Now he did and advocated some very strange things, like sleeping every night with the windows wide open, even in the dead of winter. And by the way, he did this in New England, even before they had indoor plumbing. Brrrr! I can’t imagine. But old Sylvester was a popular lecturer and author, and frequently went around the country telling folks that eating meat would kill them and white bread was just about the most deadly thing they could put in their body. There are still some folks who feel that way.

Now the history books show pretty clearly that, for the most part, the general public didn’t buy what the good Dr. Graham was selling. Oh, he had his followers all right, but the vast majority just thought that getting out of bed in the morning to a 15 degree below zero bedroom was not really the best thing for their health - or their mood! And really, the established medical community felt about the same way.

But there is one thing that Dr. Graham advocated and pushed at every opportunity that the mainstream doctors of the 1840s did agree with, and we found written in an 1848 edition of a medical magazine.

Something that pretty much we take for granted today, and I’ll bet you use. It was touted as one of the most effective controls of disease in the coming four decades. Almost nobody did it, but the medical community was sure getting on board with it. We found long (and I mean long) dissertations in magazines and newspapers on how to use the device and the great and good effects of it. Newspapers of the day and medical experts were telling the public that if they really wanted to live a healthier life, this was essential. The public was skeptical to say the least.

Just didn’t make a lot of sense at first. And besides, it was expensive: $8.00. That’s what one cost in 1870. Eight dollars could be considered a tidy sum back then. And of course you had to find a place for it. It was bigger than a bread box, you know.

Here’s an exact quote from the medical journal. “This may be used for all diseases of the head, for epilepsy, nervous complaints, headache, melancholy, hypochondriasis, obstruction of the menses and such complaints as arise therefrom, delirium, general debility and more. Hmmm. Quite a cure all, wouldn’t you say? That’s how it started - as a cure and treatment for disease.

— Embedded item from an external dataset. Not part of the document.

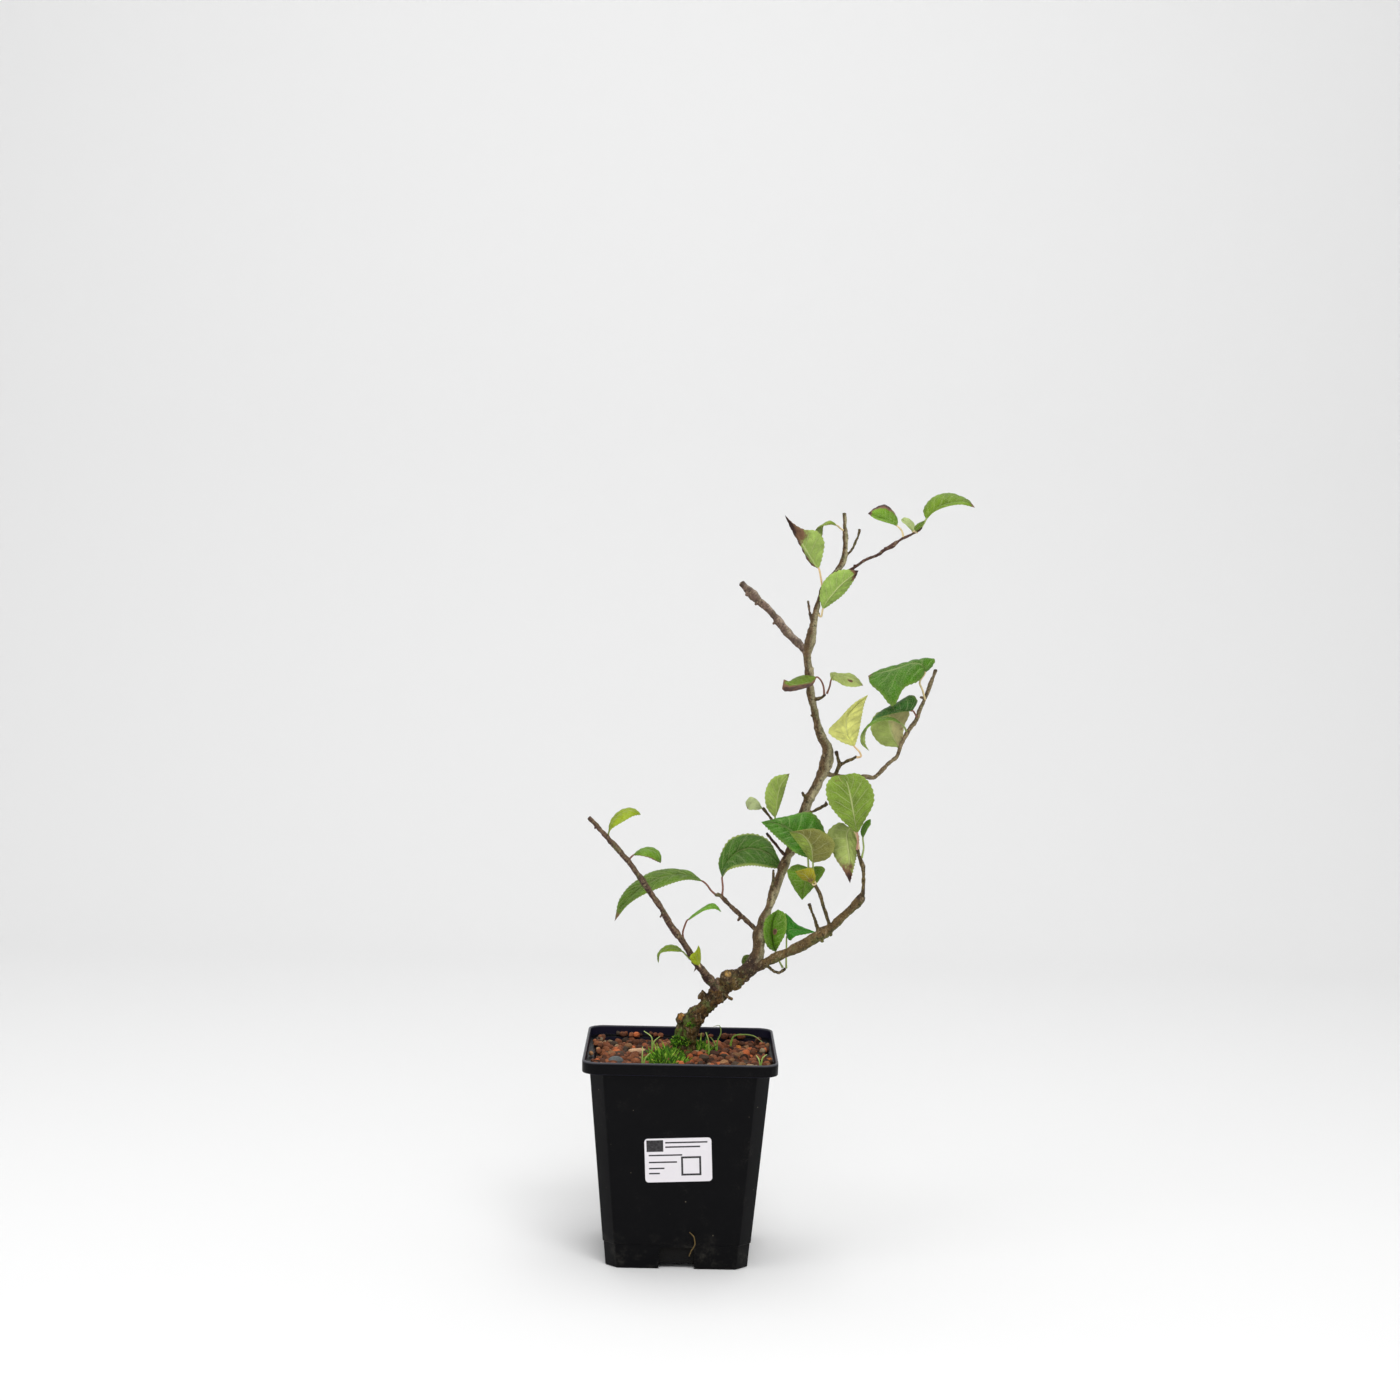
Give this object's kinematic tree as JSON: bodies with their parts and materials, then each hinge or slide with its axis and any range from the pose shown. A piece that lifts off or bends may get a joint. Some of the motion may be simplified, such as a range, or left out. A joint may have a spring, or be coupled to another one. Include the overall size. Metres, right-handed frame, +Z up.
{
  "type": "japanese winterberry bonsai",
  "caption": "Young leafy bonsai with a leaning, forking trunk, growing in a square black plastic nursery pot with soil, moss and a blank label.",
  "frame": {"origin": "middle of the pot's underside, on the surface that it stands on", "axes": "+Z up, -Y towards the front with the label, +X to the right of that front, where the crown leans"},
  "size_m": [0.2136, 0.11, 0.441],
  "materials": {
    "pot_plastic": "satin black with fine dust",
    "label_paper": "smooth coated paper",
    "soil_grains": "rough baked clay grains",
    "dry_wood": "dry and bare",
    "moss": "soft tufts",
    "grass": "thin young blades",
    "pebble_stone": "worn and matt",
    "bark": "rough bark with lichen",
    "leaf": "satin leaf with raised veins"
  },
  "bodies": {
    "root": {"pot": "pot_plastic", "label": "label_paper", "soil": "soil_grains", "dry_root": "dry_wood", "moss_left": "moss", "moss_right": "moss", "grass_left": "grass", "grass_front": "grass", "grass_right": "grass", "grass_centre": "grass", "grass_arc": "grass", "grass_corner": "grass", "pebble": "pebble_stone", "bark_chip_long": "dry_wood", "bark_chip_short": "dry_wood", "wood": "bark", "leaf_01": "leaf", "leaf_02": "leaf", "leaf_03": "leaf", "leaf_04": "leaf", "leaf_05": "leaf", "leaf_06": "leaf", "leaf_07": "leaf", "leaf_08": "leaf", "leaf_09": "leaf", "leaf_10": "leaf", "leaf_11": "leaf", "leaf_12": "leaf", "leaf_13": "leaf", "leaf_14": "leaf", "leaf_15": "leaf", "leaf_16": "leaf", "leaf_17": "leaf", "leaf_18": "leaf", "leaf_19": "leaf", "leaf_20": "leaf", "leaf_21": "leaf", "leaf_22": "leaf", "leaf_23": "leaf", "leaf_24": "leaf", "leaf_25": "leaf", "leaf_26": "leaf", "leaf_27": "leaf", "leaf_28": "leaf", "leaf_29": "leaf", "leaf_30": "leaf", "leaf_31": "leaf", "leaf_32": "leaf", "leaf_33": "leaf"}
  },
  "joints": []
}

And I’ll bet you didn’t know that it was the same fellow who invented Graham Crackers that brought this modern miracle cure to the public, Sylvester Graham. But it was. And what was this amazing product that was going to cure all the ills of mankind? It’s a Little Known Fact that it was not convenience, nor comfort, but rather for the control of disease that people first stood up in the bath tub . . . and started taking showers!